I knew the value of sharing my goals with others. One of my mistakes the first time around was that I told almost no one what I was doing. I figured that if I didn’t get in, I wouldn’t have to share my disappointment with others. But silently applying for grad school was like going out on a deserted road and hoping to run my best time. I always run faster when I’m surrounded by people who are cheering me on. Why wasn’t I doing the same here?
I learned to ask for help. Yes, running is a solo sport. But there’s a lot to be gleaned by asking others for help. What shoes do you like? How do you stretch that muscle? Do you have a good track workout? Will you pace me in my race? Good runners are constantly seeking and offering assistance. But when it came to grad school, I felt almost bad about soliciting others for help. There’s a woman I work with that I really respect. I knew she’d likely have some good advice for me, and that she’d likely write me a great recommendation. But she’s a really busy person and I didn’t want to impose. When I didn’t get into school, I wondered whether this person’s advice and endorsement might have made a difference. So I reached out and asked if she’d meet with me for 30 minutes. She was delighted, offered some great pointers, and was enthusiastic about writing a recommendation for me. As a result, I felt much better about my application the second time around.
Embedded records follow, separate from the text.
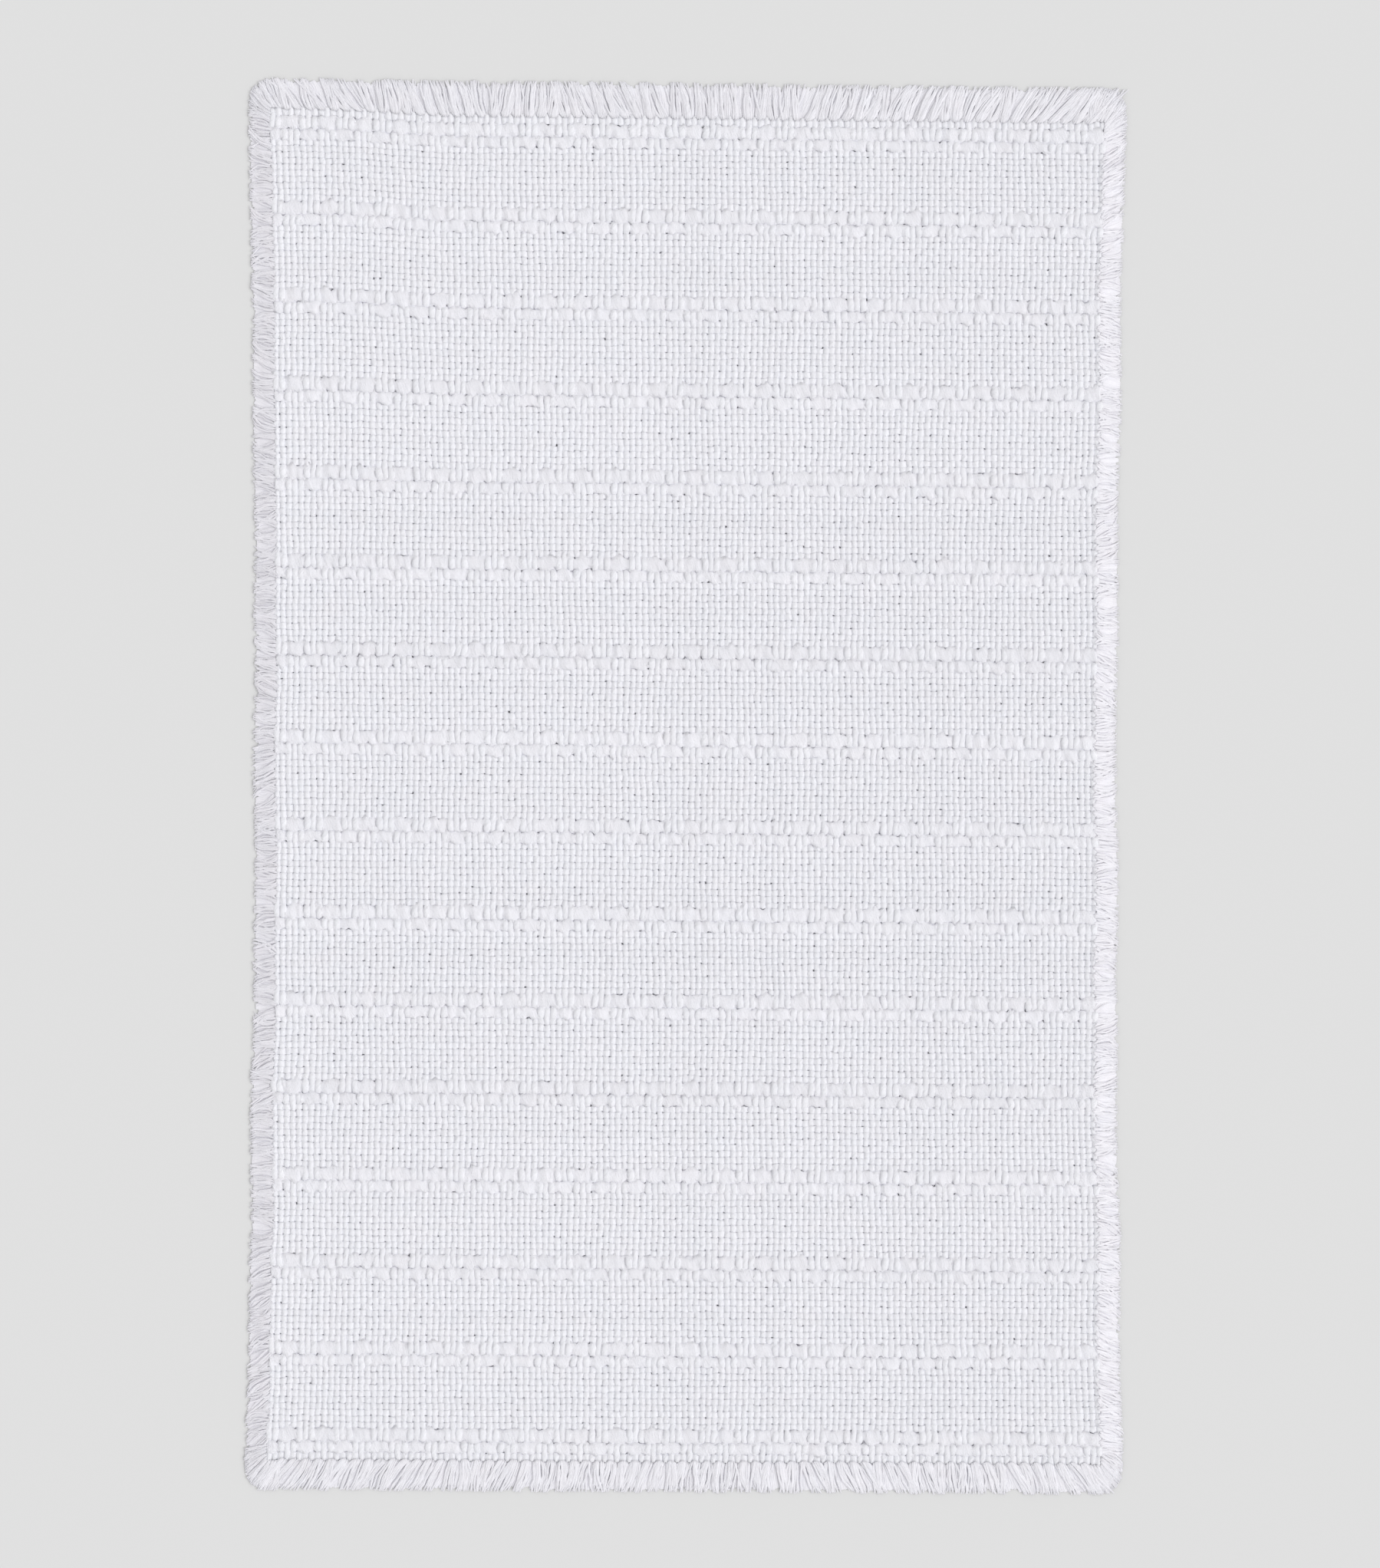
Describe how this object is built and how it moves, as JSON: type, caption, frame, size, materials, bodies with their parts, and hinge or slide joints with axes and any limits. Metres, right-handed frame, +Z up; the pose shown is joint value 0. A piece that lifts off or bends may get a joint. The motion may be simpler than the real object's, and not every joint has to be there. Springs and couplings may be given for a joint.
{
  "type": "bath mat",
  "caption": "Flat rectangular woven bath mat of thick white cotton yarn, with raised basket-weave float bands across a plain ground and a cut fringe on all four sides.",
  "frame": {"origin": "centre of the mat's footprint, on the floor", "axes": "+X across the mat to the right, +Y along its length to the end with the longer fringe, +Z up out of the floor"},
  "size_m": [0.533, 0.8636, 0.0054],
  "materials": {
    "warp_yarn": "thick soft-twist white cotton yarn, matt, faintly cool",
    "ground_yarn": "thick soft-twist white cotton yarn, matt",
    "float_yarn": "extra thick, loosely twisted white cotton yarn, matt with a soft sheen",
    "fringe_strands": "untwisted cotton strands, matt and slightly fluffy"
  },
  "bodies": {
    "root": {"heading_pick_top": "ground_yarn", "float_band_01": "float_yarn", "ground_weft_01": "ground_yarn", "float_band_02": "float_yarn", "ground_weft_02": "ground_yarn", "float_band_03": "float_yarn", "ground_weft_03": "ground_yarn", "float_band_04": "float_yarn", "ground_weft_04": "ground_yarn", "float_band_05": "float_yarn", "ground_weft_05": "ground_yarn", "float_band_06": "float_yarn", "ground_weft_06": "ground_yarn", "float_band_07": "float_yarn", "ground_weft_07": "ground_yarn", "float_band_08": "float_yarn", "ground_weft_08": "ground_yarn", "float_band_09": "float_yarn", "ground_weft_09": "ground_yarn", "float_band_10": "float_yarn", "ground_weft_10": "ground_yarn", "float_band_11": "float_yarn", "ground_weft_11": "ground_yarn", "float_band_12": "float_yarn", "ground_weft_12": "ground_yarn", "float_band_13": "float_yarn", "ground_weft_13": "ground_yarn", "float_band_14": "float_yarn", "ground_weft_14": "ground_yarn", "float_band_15": "float_yarn", "ground_weft_15": "ground_yarn", "float_band_16": "float_yarn", "heading_pick_bottom": "ground_yarn", "warp_ends_01": "warp_yarn", "warp_ends_02": "warp_yarn", "warp_ends_03": "warp_yarn", "warp_ends_04": "warp_yarn", "warp_ends_05": "warp_yarn", "warp_ends_06": "warp_yarn", "warp_ends_07": "warp_yarn", "warp_ends_08": "warp_yarn", "fringe_top": "fringe_strands", "fringe_left": "fringe_strands", "fringe_bottom": "fringe_strands", "fringe_right": "fringe_strands", "corner_fringe_top_right": "fringe_strands", "corner_fringe_top_left": "fringe_strands", "corner_fringe_bottom_left": "fringe_strands", "corner_fringe_bottom_right": "fringe_strands"}
  },
  "joints": []
}
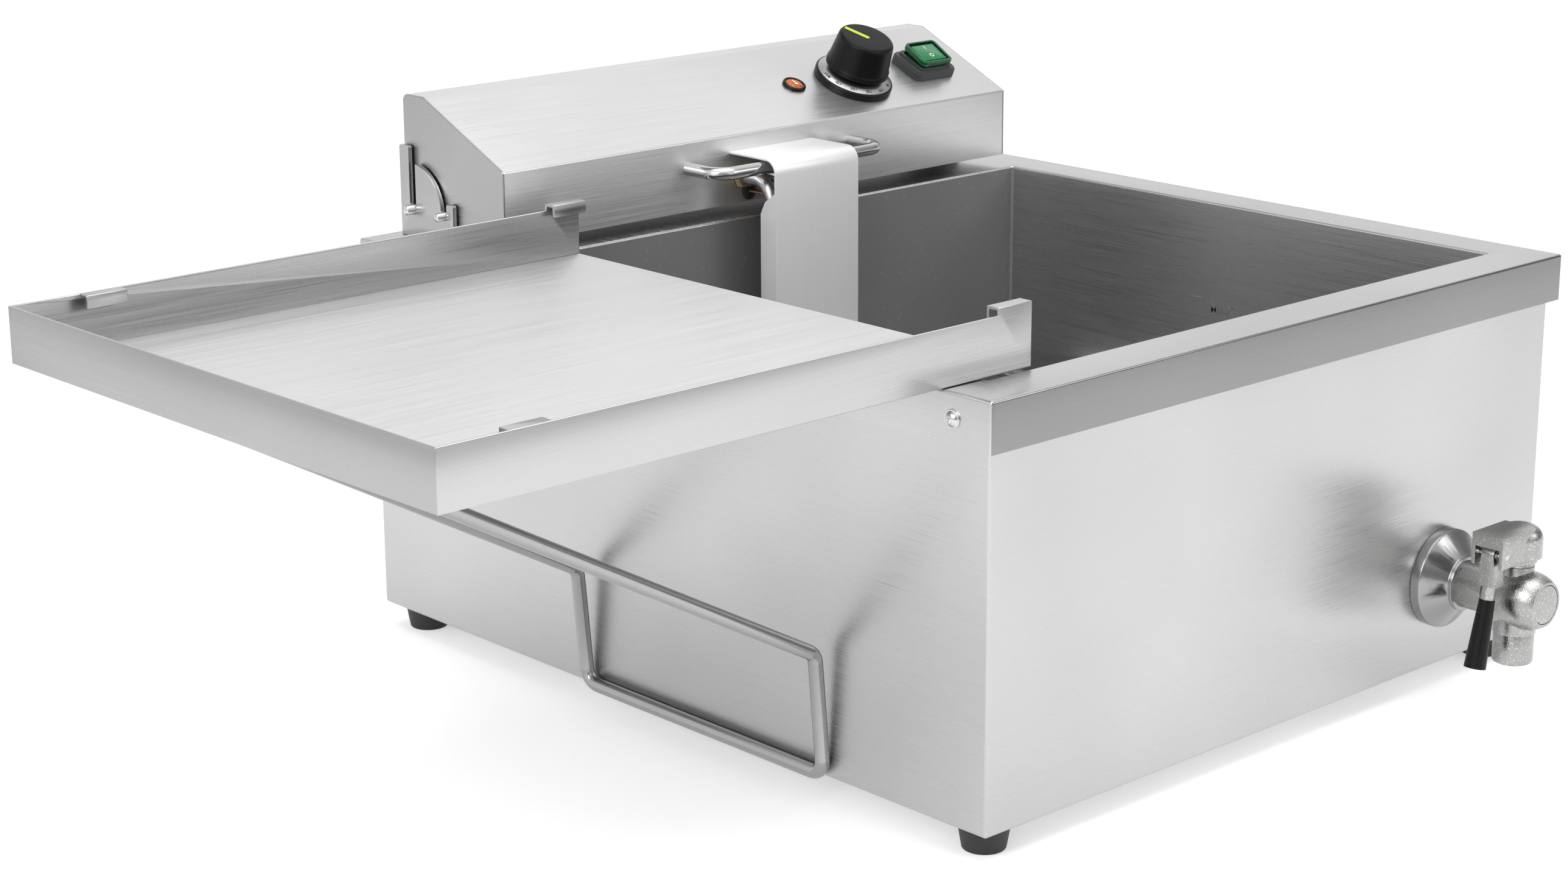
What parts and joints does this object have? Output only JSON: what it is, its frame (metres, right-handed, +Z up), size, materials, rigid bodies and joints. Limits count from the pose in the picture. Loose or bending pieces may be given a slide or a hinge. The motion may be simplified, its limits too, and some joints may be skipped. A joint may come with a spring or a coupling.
{
  "type": "countertop donut fryer",
  "caption": "Countertop electric fryer for doughnuts: boxed oil tank with drain valve, tilting control head with heating elements, and a side draining tray on a wire brace.",
  "frame": {"origin": "centre of the object's footprint, tray and valve included, at the underside of the feet", "axes": "+X from the draining tray's side to the valve's side, +Y from the front to the control head at the back, +Z up"},
  "size_m": [0.7882, 0.597, 0.3466],
  "materials": {
    "casing": "brushed",
    "tank": "satin, matte inside",
    "head": "brushed along its length",
    "tray": "plain bright sheet",
    "bright": "polished",
    "heater": "bright tube",
    "valve": "nickel plated, satin cast",
    "brass": "plain",
    "steel": "plain",
    "copper": "drawn",
    "rubber": "matte",
    "black": "satin",
    "knob": "satin",
    "pointer": "matte",
    "dial": "satin, plain numbers",
    "lens": "glossy, translucent",
    "rocker": "glossy, translucent",
    "white": "matte",
    "seal": "matte"
  },
  "bodies": {
    "fryer_body": {"casing": "casing", "base_plate": "steel", "feet": "rubber", "foot_screws": "steel", "oil_tank": "tank", "tank_rim": "tank", "tank_screws": "bright", "hinge_plates": "head", "drain_pipe": "steel", "drain_nut": "brass", "valve_flange": "valve", "valve_body": "valve", "valve_spout": "valve", "valve_end_cap": "valve", "valve_seats": "seal", "valve_gland": "valve"},
    "valve_lever": {"valve_ball": "bright", "valve_stem": "bright", "lever_head": "valve", "lever_set_screw": "bright", "lock_pin": "bright"},
    "lever_grip": {"lever_lock": "valve", "lever_grip": "black"},
    "control_head": {"head_shell": "head", "head_ends": "head", "head_base": "head", "head_back_cover": "head", "cover_screws": "bright", "hinge_pins": "bright", "front_handle": "bright", "handle_nuts": "steel", "element_guard": "head", "heating_elements": "heater", "element_nuts": "brass", "element_straps": "steel", "thermostat_bulbs": "copper", "capillaries": "copper", "capillary_grommet": "rubber", "lamp_bezel": "black", "lamp_lens": "lens", "lamp_body": "white", "dial_flange": "black", "dial_ring": "dial", "thermostat_body": "white", "safety_cutout": "white", "switch_boot": "rubber", "switch_body": "black", "terminal_block": "white", "cable_gland": "black"},
    "thermostat_knob": {"knob": "knob", "knob_pointer": "pointer", "thermostat_shaft": "steel"},
    "power_rocker": {"rocker": "rocker"},
    "draining_tray": {"tray": "tray", "brace_eyelets": "tray"},
    "tray_brace": {"wire_brace": "bright"}
  },
  "joints": [
    {"name": "head_tilt", "type": "hinge", "parent": "fryer_body", "child": "control_head", "pos_m": [0.1509, 0.2715, 0.262], "axis": [-1, 0, 0], "range_deg": [0, 90]},
    {"name": "knob_turn", "type": "hinge", "parent": "control_head", "child": "thermostat_knob", "pos_m": [0.2519, 0.21974, 0.30975], "axis": [0, 0.416, -0.9093], "range_deg": [0, 300]},
    {"name": "rocker_tip", "type": "hinge", "parent": "control_head", "child": "power_rocker", "pos_m": [0.3184, 0.22035, 0.31443], "axis": [-1, 0, 0], "range_deg": [0, 12]},
    {"name": "lever_turn", "type": "hinge", "parent": "fryer_body", "child": "valve_lever", "pos_m": [0.2939, -0.2785, 0.069], "axis": [0, 0, 1], "range_deg": [0, 90]},
    {"name": "grip_fold", "type": "hinge", "parent": "valve_lever", "child": "lever_grip", "pos_m": [0.2676, -0.2785, 0.1001], "axis": [0, 1, 0], "range_deg": [0, 81]},
    {"name": "tray_lift", "type": "slide", "parent": "fryer_body", "child": "draining_tray", "axis": [0, 0, 1], "range_m": [0, 0.22]},
    {"name": "brace_swing", "type": "hinge", "parent": "draining_tray", "child": "tray_brace", "pos_m": [-0.3721, 0.0305, 0.2403], "axis": [0, 1, 0], "range_deg": [0, 52.02]}
  ],
  "couplings": [
    {"joint": "brace_swing", "follows": "tray_lift", "rad_per_m": 4.119}
  ]
}
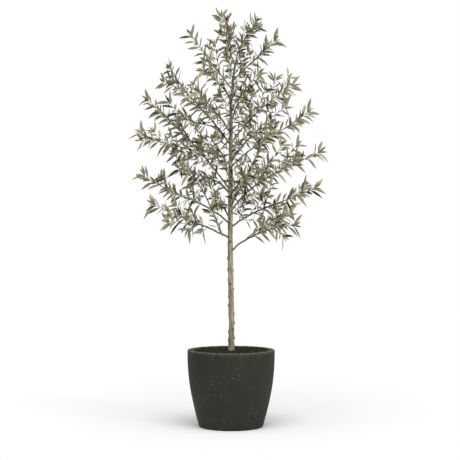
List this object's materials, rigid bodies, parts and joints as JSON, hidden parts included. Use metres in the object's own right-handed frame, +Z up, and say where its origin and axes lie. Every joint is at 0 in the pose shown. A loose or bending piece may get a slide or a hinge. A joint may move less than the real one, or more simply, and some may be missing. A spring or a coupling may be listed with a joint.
{
  "type": "potted olive tree",
  "caption": "Young olive tree with a clear straight trunk and an open, upswept crown of small grey-green leaves, growing in a round dark planter that narrows to its foot.",
  "frame": {"origin": "centre of the planter's flat underside, at floor level", "axes": "+Z up along the trunk, -Y the front of the plant, +X to its right seen from the front"},
  "size_m": [0.8917, 0.7779, 1.9169],
  "materials": {
    "planter": "matte, finely pitted",
    "compost": "rough, crumbly",
    "bark": "matte, finely ridged",
    "foliage": "leathery, grey-green"
  },
  "bodies": {
    "root": {"planter": "planter", "compost": "compost", "trunk": "bark", "bough_01": "bark", "foliage_01": "foliage", "bough_02": "bark", "foliage_02": "foliage", "bough_03": "bark", "foliage_03": "foliage", "bough_04": "bark", "foliage_04": "foliage", "bough_05": "bark", "foliage_05": "foliage", "bough_06": "bark", "foliage_06": "foliage", "bough_07": "bark", "foliage_07": "foliage", "bough_08": "bark", "foliage_08": "foliage", "bough_09": "bark", "foliage_09": "foliage", "bough_10": "bark", "foliage_10": "foliage", "bough_11": "bark", "foliage_11": "foliage", "bough_12": "bark", "foliage_12": "foliage", "bough_13": "bark", "foliage_13": "foliage", "bough_14": "bark", "foliage_14": "foliage", "bough_15": "bark", "foliage_15": "foliage", "bough_16": "bark", "foliage_16": "foliage", "bough_17": "bark", "foliage_17": "foliage", "bough_18": "bark", "foliage_18": "foliage", "bough_19": "bark", "foliage_19": "foliage", "bough_20": "bark", "foliage_20": "foliage", "bough_21": "bark", "foliage_21": "foliage", "bough_22": "bark", "foliage_22": "foliage", "bough_23": "bark", "foliage_23": "foliage", "bough_24": "bark", "foliage_24": "foliage", "bough_25": "bark", "foliage_25": "foliage", "bough_26": "bark", "foliage_26": "foliage", "bough_27": "bark", "foliage_27": "foliage", "bough_28": "bark", "foliage_28": "foliage"}
  },
  "joints": []
}
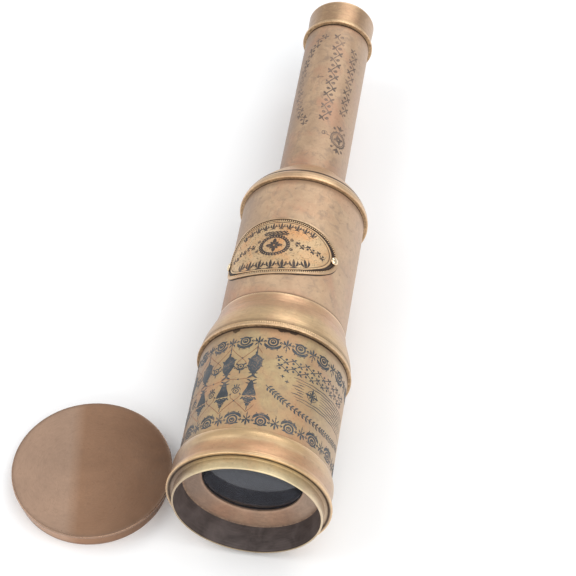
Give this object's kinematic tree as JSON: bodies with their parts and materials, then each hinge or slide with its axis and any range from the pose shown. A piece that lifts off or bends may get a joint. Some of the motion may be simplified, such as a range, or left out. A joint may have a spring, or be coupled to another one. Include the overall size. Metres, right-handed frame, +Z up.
{
  "type": "draw telescope",
  "caption": "Small antique-style brass draw telescope with flared front bell, etched barrel, curved nameplate, sliding eyepiece tube and a loose push-on cap.",
  "frame": {"origin": "centre of the front rim, on the optical axis", "axes": "+Y along the optical axis towards the eye, +Z up, telescope lying on its side"},
  "size_m": [0.1218, 0.2534, 0.0595],
  "materials": {
    "tube_brass": "aged satin, mottled",
    "turned_brass": "turned, worn satin",
    "brushed_brass": "brushed round the axis",
    "plate_brass": "satin with darkened relief",
    "cap_brass": "dark bronze, soft mirror",
    "inner_brass": "turned, unpolished",
    "blackened_brass": "matt black",
    "lens_glass": "polished"
  },
  "bodies": {
    "root": {"main_barrel": "tube_brass", "objective_bell": "turned_brass", "objective_cell": "brushed_brass", "objective_crown_lens": "lens_glass", "objective_flint_lens": "lens_glass", "objective_retaining_ring": "inner_brass", "barrel_baffle": "blackened_brass", "rear_collar": "turned_brass", "body_tube": "tube_brass", "nameplate": "plate_brass", "nameplate_rivets": "turned_brass", "draw_collar": "turned_brass", "draw_guide_sleeve": "inner_brass"},
    "draw": {"draw_tube": "tube_brass", "draw_stop_ring": "inner_brass", "eyepiece_bead_ring": "turned_brass", "eyepiece_cup": "turned_brass", "eye_lens": "lens_glass", "eye_lens_retainer": "inner_brass", "eyepiece_tube": "inner_brass", "field_lens": "lens_glass", "field_lens_retainer": "inner_brass", "eyepiece_field_stop": "blackened_brass", "erector_tube": "inner_brass", "erector_front_lens": "lens_glass", "erector_rear_lens": "lens_glass", "erector_lens_rings": "inner_brass", "erector_stop": "blackened_brass"},
    "cap": {"cap_disc": "cap_brass", "cap_skirt": "cap_brass"}
  },
  "joints": [
    {"name": "draw_slide", "type": "slide", "parent": "root", "child": "draw", "axis": [0, -1, 0], "range_m": [0, 0.0815]},
    {"name": "cap_lift", "type": "slide", "parent": "root", "child": "cap", "axis": [0, 0, 1], "range_m": [0, 0.09]}
  ]
}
The next two years will be a challenge. I plan to continue to work full-time while taking classes. It won’t be easy, but I feel pretty good about it. After all, running also instilled in me the value of endurance training, and taught me that just because something is hard doesn’t mean it isn’t also fun.
And while I may have less time and less money over the next two years, you can bet I’ll keep on running.